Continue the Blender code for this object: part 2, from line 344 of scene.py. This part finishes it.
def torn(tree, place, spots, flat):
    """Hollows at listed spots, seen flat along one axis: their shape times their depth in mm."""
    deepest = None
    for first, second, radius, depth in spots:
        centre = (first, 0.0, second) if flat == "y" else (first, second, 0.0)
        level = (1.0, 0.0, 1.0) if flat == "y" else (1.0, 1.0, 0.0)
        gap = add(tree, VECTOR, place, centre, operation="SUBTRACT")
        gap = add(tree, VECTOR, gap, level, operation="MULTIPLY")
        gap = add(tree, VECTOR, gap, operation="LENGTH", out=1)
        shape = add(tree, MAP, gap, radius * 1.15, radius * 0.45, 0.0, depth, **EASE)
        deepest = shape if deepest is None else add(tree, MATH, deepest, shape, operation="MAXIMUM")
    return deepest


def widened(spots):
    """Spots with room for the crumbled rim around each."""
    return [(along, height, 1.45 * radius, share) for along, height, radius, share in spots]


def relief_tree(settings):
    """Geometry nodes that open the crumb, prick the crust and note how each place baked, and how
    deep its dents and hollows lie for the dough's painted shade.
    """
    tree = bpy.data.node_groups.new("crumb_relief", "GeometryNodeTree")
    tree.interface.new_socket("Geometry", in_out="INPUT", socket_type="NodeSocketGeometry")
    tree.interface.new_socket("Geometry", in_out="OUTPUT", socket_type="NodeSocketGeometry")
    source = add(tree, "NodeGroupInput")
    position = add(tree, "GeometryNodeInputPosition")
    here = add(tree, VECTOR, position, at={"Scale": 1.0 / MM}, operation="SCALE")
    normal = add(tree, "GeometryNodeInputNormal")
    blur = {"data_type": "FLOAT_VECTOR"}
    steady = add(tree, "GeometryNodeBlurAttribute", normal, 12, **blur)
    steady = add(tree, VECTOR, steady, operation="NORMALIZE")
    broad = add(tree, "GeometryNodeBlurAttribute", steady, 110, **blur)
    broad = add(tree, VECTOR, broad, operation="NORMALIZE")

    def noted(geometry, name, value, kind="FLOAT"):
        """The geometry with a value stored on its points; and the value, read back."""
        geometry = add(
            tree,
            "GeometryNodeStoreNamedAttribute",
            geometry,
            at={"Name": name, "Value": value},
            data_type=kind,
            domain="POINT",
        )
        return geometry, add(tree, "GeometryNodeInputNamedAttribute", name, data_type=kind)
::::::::
- TASK TO COMPLETE
Extract all the material, leaving every line as it is.

- SOLUTION TO THIS EXERCISE
Continue the Blender code for this object: part 2, from line 344 of scene.py. This part finishes it.
def torn(tree, place, spots, flat):
    """Hollows at listed spots, seen flat along one axis: their shape times their depth in mm."""
    deepest = None
    for first, second, radius, depth in spots:
        centre = (first, 0.0, second) if flat == "y" else (first, second, 0.0)
        level = (1.0, 0.0, 1.0) if flat == "y" else (1.0, 1.0, 0.0)
        gap = add(tree, VECTOR, place, centre, operation="SUBTRACT")
        gap = add(tree, VECTOR, gap, level, operation="MULTIPLY")
        gap = add(tree, VECTOR, gap, operation="LENGTH", out=1)
        shape = add(tree, MAP, gap, radius * 1.15, radius * 0.45, 0.0, depth, **EASE)
        deepest = shape if deepest is None else add(tree, MATH, deepest, shape, operation="MAXIMUM")
    return deepest


def widened(spots):
    """Spots with room for the crumbled rim around each."""
    return [(along, height, 1.45 * radius, share) for along, height, radius, share in spots]


def relief_tree(settings):
    """Geometry nodes that open the crumb, prick the crust and note how each place baked, and how
    deep its dents and hollows lie for the dough's painted shade.
    """
    tree = bpy.data.node_groups.new("crumb_relief", "GeometryNodeTree")
    tree.interface.new_socket("Geometry", in_out="INPUT", socket_type="NodeSocketGeometry")
    tree.interface.new_socket("Geometry", in_out="OUTPUT", socket_type="NodeSocketGeometry")
    source = add(tree, "NodeGroupInput")
    position = add(tree, "GeometryNodeInputPosition")
    here = add(tree, VECTOR, position, at={"Scale": 1.0 / MM}, operation="SCALE")
    normal = add(tree, "GeometryNodeInputNormal")
    blur = {"data_type": "FLOAT_VECTOR"}
    steady = add(tree, "GeometryNodeBlurAttribute", normal, 12, **blur)
    steady = add(tree, VECTOR, steady, operation="NORMALIZE")
    broad = add(tree, "GeometryNodeBlurAttribute", steady, 110, **blur)
    broad = add(tree, VECTOR, broad, operation="NORMALIZE")

    def noted(geometry, name, value, kind="FLOAT"):
        """The geometry with a value stored on its points; and the value, read back."""
        geometry = add(
            tree,
            "GeometryNodeStoreNamedAttribute",
            geometry,
            at={"Name": name, "Value": value},
            data_type=kind,
            domain="POINT",
        )
        return geometry, add(tree, "GeometryNodeInputNamedAttribute", name, data_type=kind)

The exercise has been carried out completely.